Most Steely Dan songs have cool solos in them--I like some of their songs, but some leave me cold, until the solo starts. They had several talented guitarists playing those solos-Larry Carlton, Denny Dias, Jeff Skunk Baxter, Elliott Randall, Rick Derringer, and others--including Walter Becker.

My favorite solo on a Steely Dan song is Kid Charlemagne, but I like the song--so it doesn't fit this category. I used that solo as an example for students when I taught.


----------



## faracaster (Mar 9, 2006)

Mooh said:


> Midnight At The Oasis, Maria Muldaur.


OUCH !!!! I love that song....sooooooooo sensual but Geoff Muldar plays beautifully through the whole thing.


----------



## 4345567 (Jun 26, 2008)

__________


----------



## 4345567 (Jun 26, 2008)

__________


----------



## faracaster (Mar 9, 2006)

Okay I thought of another........Wildflower by Skylark..Love the leslie guitar.

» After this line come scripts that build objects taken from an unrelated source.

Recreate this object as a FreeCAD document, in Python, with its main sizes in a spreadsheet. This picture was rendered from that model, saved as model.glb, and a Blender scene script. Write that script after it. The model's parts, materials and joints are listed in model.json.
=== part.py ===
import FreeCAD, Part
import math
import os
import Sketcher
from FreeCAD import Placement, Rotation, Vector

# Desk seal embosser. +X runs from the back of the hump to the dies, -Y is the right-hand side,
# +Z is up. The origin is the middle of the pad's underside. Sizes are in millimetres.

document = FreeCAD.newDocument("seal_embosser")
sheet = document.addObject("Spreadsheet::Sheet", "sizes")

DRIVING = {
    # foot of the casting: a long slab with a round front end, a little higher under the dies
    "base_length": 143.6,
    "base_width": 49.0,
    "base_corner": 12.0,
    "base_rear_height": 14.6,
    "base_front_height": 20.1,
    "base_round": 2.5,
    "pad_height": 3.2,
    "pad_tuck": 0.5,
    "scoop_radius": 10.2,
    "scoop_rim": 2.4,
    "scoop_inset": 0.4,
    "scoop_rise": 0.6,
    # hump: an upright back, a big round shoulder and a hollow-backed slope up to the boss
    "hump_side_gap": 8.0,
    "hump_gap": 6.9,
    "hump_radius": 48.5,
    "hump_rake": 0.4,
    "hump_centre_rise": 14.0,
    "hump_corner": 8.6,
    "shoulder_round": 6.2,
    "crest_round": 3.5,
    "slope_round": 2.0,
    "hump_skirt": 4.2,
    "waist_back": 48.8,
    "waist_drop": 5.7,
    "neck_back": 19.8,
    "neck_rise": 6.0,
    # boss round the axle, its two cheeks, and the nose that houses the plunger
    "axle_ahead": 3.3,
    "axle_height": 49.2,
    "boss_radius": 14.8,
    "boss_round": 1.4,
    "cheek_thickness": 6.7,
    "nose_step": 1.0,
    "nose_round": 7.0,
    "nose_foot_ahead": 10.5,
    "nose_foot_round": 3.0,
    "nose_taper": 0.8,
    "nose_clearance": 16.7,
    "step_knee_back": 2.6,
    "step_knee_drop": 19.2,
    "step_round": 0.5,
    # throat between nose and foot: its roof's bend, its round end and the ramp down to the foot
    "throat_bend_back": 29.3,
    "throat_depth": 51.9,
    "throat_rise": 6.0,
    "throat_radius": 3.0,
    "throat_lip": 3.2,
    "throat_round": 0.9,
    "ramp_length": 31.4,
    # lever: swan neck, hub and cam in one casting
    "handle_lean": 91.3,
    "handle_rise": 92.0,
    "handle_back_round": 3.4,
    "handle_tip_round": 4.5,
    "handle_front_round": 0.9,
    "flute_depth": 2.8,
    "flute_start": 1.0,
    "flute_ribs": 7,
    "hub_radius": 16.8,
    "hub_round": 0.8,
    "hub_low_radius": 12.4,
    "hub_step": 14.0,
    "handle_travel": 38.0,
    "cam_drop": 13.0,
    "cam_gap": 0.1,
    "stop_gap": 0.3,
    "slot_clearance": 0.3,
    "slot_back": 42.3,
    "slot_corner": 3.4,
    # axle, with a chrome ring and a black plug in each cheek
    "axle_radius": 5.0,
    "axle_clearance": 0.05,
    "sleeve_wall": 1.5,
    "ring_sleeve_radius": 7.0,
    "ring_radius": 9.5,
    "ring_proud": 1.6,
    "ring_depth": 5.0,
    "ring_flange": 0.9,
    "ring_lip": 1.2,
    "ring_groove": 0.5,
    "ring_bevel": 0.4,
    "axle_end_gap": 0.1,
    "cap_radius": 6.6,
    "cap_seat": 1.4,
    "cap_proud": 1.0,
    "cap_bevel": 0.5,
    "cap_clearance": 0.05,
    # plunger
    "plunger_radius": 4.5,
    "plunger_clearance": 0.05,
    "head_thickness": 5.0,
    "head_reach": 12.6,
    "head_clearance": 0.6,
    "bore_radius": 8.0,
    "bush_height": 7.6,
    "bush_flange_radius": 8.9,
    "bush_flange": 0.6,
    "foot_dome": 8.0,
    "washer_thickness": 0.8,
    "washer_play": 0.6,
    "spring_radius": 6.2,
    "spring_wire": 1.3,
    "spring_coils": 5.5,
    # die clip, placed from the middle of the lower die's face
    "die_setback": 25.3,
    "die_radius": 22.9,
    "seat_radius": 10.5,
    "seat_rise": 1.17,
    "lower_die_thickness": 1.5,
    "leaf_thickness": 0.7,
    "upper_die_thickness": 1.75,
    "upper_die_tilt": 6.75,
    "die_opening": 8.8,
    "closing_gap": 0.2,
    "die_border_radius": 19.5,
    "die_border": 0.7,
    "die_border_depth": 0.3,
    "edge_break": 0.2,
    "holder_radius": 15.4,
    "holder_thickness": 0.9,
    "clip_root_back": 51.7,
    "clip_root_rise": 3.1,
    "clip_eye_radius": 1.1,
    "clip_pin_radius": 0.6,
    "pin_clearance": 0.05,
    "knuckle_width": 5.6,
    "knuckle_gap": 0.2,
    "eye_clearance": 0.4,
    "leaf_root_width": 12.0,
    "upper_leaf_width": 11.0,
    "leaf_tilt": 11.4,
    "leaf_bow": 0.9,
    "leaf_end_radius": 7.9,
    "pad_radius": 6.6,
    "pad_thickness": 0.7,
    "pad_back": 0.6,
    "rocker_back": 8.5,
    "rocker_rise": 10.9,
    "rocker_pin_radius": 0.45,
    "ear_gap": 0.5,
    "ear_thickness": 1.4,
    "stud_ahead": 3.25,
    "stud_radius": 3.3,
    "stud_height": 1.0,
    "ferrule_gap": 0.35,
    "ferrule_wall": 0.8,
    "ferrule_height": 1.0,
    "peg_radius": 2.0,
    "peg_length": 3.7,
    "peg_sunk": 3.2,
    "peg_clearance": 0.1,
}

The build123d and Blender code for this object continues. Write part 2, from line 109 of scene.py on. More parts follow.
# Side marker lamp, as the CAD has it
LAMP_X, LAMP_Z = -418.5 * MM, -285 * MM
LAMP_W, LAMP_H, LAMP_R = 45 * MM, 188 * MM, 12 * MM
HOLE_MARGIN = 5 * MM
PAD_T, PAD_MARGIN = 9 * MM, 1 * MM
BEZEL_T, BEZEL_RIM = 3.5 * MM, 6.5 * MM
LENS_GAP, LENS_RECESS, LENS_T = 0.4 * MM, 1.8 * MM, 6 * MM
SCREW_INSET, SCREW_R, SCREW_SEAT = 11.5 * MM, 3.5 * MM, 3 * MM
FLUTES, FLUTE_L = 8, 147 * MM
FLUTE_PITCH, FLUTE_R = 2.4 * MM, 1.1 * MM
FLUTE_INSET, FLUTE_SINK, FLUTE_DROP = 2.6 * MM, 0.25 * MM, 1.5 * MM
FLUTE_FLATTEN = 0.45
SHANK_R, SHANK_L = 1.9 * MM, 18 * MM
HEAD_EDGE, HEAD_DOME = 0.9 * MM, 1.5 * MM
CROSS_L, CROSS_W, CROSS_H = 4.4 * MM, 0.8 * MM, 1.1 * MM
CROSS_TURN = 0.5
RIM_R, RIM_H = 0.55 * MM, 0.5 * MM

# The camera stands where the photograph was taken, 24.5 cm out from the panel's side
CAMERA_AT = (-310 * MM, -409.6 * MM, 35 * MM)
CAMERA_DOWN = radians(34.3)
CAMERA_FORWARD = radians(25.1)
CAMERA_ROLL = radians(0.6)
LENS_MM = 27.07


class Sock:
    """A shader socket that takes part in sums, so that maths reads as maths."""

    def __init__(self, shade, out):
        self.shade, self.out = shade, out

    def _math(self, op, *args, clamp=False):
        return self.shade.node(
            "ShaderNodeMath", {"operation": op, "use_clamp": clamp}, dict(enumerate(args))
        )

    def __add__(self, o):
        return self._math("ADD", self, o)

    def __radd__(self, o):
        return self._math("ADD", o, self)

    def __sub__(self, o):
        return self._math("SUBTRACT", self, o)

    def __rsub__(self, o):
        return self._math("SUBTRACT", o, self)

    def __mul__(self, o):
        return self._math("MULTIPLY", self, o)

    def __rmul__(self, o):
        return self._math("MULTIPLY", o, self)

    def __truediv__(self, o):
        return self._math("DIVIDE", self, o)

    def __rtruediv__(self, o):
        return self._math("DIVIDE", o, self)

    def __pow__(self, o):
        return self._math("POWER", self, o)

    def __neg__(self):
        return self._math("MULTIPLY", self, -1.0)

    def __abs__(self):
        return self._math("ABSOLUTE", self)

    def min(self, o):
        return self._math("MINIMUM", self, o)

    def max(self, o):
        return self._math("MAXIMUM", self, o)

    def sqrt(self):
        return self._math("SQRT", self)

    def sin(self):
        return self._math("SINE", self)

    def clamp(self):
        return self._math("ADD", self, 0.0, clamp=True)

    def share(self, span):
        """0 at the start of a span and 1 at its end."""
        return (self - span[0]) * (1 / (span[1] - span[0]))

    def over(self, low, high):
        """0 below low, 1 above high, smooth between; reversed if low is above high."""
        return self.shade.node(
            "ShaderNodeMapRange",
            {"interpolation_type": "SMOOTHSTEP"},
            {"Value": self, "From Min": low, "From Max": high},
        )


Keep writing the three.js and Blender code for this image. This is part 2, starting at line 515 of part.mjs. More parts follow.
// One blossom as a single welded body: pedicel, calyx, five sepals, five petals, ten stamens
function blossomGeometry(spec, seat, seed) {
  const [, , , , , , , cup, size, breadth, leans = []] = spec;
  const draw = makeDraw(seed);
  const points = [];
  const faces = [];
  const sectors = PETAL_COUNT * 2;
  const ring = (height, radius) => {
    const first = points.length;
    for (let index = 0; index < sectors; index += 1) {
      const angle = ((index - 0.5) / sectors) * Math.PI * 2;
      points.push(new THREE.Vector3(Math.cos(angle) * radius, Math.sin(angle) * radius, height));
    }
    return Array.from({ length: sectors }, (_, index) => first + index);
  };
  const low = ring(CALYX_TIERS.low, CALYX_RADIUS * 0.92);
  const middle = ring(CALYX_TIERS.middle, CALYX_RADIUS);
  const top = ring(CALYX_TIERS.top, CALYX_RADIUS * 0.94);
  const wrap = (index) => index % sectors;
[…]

Actually I like the tune.....but .......it's sooooooo bad. Guilty pleasure


----------



## faracaster (Mar 9, 2006)

nkjanssen said:


> Of course, the solo is Amos Garrett.


Right you are !!!!!! Amos Garrett it is not Geoff.


----------



## Big_Daddy (Apr 2, 2009)

Mooh said:


> Midnight At The Oasis, Maria Muldaur.


Yeah. Amos Garrett. Great player.


----------



## Diablo (Dec 20, 2007)

For me, its Hotel California. No reason to listen to it if there werent any leads.

I'd also add Sister Christian by Night Ranger.


----------



## sysexguy (Mar 5, 2006)

My vote: "10,000 Lovers" TNT if you don't know it http://www.youtube.com/watch?v=zD2DpFaCQQk

There a joke that asks what does 80's metal and y2k country have in common?

a: The world's worst songs with the best guitar solos

Andy


----------



## Lincoln (Jun 2, 2008)

Not a bad song but a forgotten one for sure. 

My Sharona by the Knack. I love the solo's in that song.


----------



## Guest (Apr 19, 2009)

I like Cheech's 'My Scrotum' version.


----------